Stocks were down on Monday as financial shares across the globe suffered the largest decline of a single sector. This weakness in the financial stocks comes in part as a result of the Fed’s decision last week to keep interest rates unchanged until at least November, and concern over the impact of a settlement between a major European bank and the U.S. Justice Department. For others, the uncertainty of the presidential election may be beginning to weigh on investors’ minds, due to the first presidential debate that was held on Monday.
U.S. stock futures began losing ground on Sunday as markets in Europe and Asia declined, leading the major market averages to a lower price at the opening bell. Not even higher oil prices on Monday could invigorate the stock market as U.S. crude oil gained 3.3 percent to $45.93 per barrel. Though most of the day’s losses occurred in the first 30 minutes of trading, prices spent most of the day at the bottom of the range closing near their lowest prices of the day, with the Standard & Poor’s 500 down 0.86 percent and the Nasdaq Composite off 0.91 percent.
This week is expected to be relatively light on economic news, but throughout the week 11 members of the Federal Reserve are scheduled to speak, including Federal Reserve President Janet Yellen. This barrage of messages from the Federal Reserve should keep investors on their toes.

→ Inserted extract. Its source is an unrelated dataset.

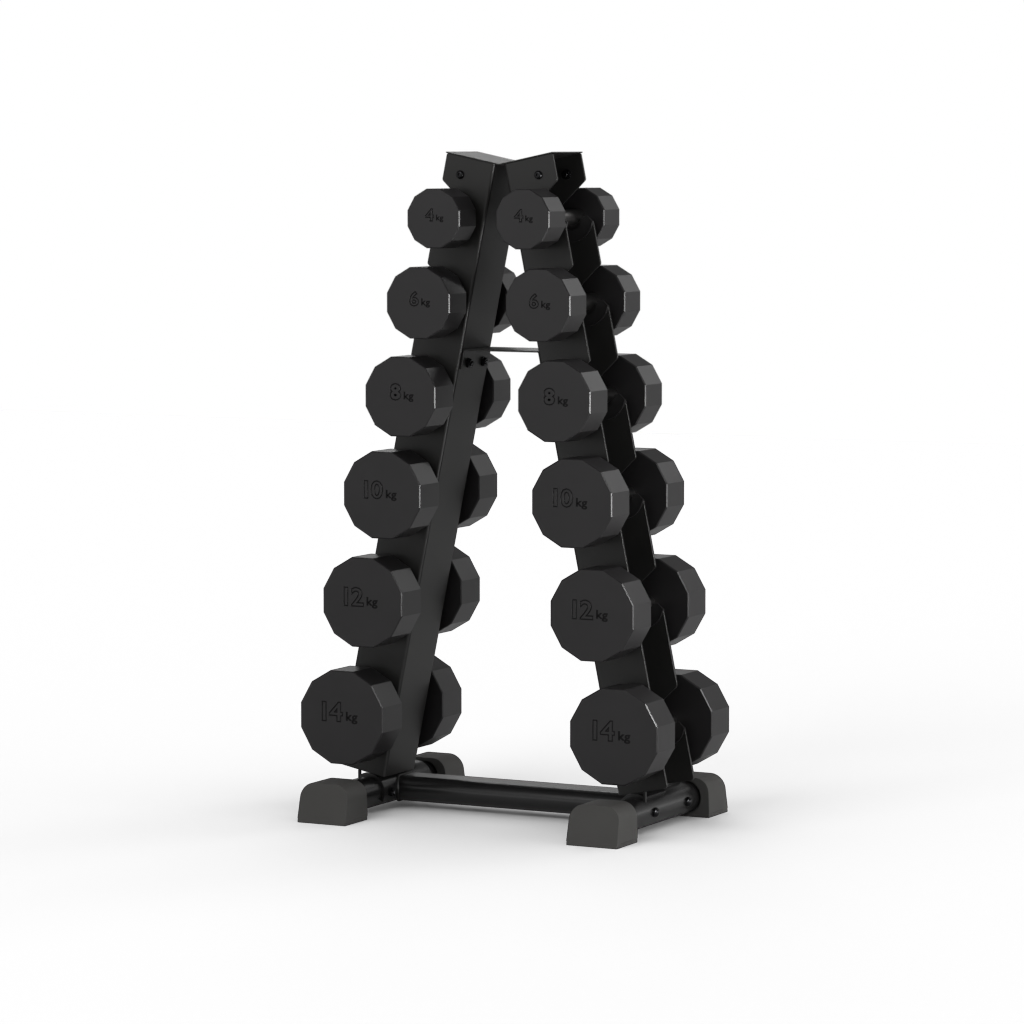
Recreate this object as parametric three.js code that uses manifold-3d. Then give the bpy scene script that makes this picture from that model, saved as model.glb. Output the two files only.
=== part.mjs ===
// A-frame dumbbell rack holding six pairs of twelve-sided dumbbells.
// Millimetres. +Z is up, the front of the rack faces -Y, and the floor is z = 0.
import * as THREE from 'three';
import { mergeVertices } from 'three/addons/utils/BufferGeometryUtils.js';
import Module from 'manifold-3d';

const wasm = await Module();
wasm.setup();

const GAP = 0.3; // air kept between two pieces that touch

// Uprights: folded sheet channels that lean in towards each other, open side outwards.
const LEAN = THREE.MathUtils.degToRad(11.55);
const UPRIGHT_FOOT_X = 217.9; // where the line of the inner web face meets the floor
const UPRIGHT_TOP = 1049.5; // measured along the upright from the floor
const FLANGE_WIDTH = 86;
const CHANNEL_DEPTH = 102;
const SHEET = 4;
const CORNER_RADIUS = 4;

// Dumbbells. "seat" is the height of the handle along the upright.
const DUMBBELLS = [
  { kg: '04', flats: 92, headLength: 56, seat: 954 },
  { kg: '06', flats: 111, headLength: 57, seat: 820.5 },
  { kg: '08', flats: 124, headLength: 61, seat: 671.5 },
  { kg: '10', flats: 136, headLength: 63, seat: 513.5 },
  { kg: '12', flats: 141, headLength: 64, seat: 340 },
  { kg: '14', flats: 148, headLength: 65, seat: 152 },
];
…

Thanks to the general decline in the U.S. dollar over the past week following the Fed’s decision to keep interest rates unchanged for now, commodities have generally gotten a lift. This week, the top-performing commodities were led by the S&P GSCI Aluminum index, up 5.02 percent over the past five trading days, followed by the S&P GSCI Crude Oil index, higher by 4.72 percent over the same period.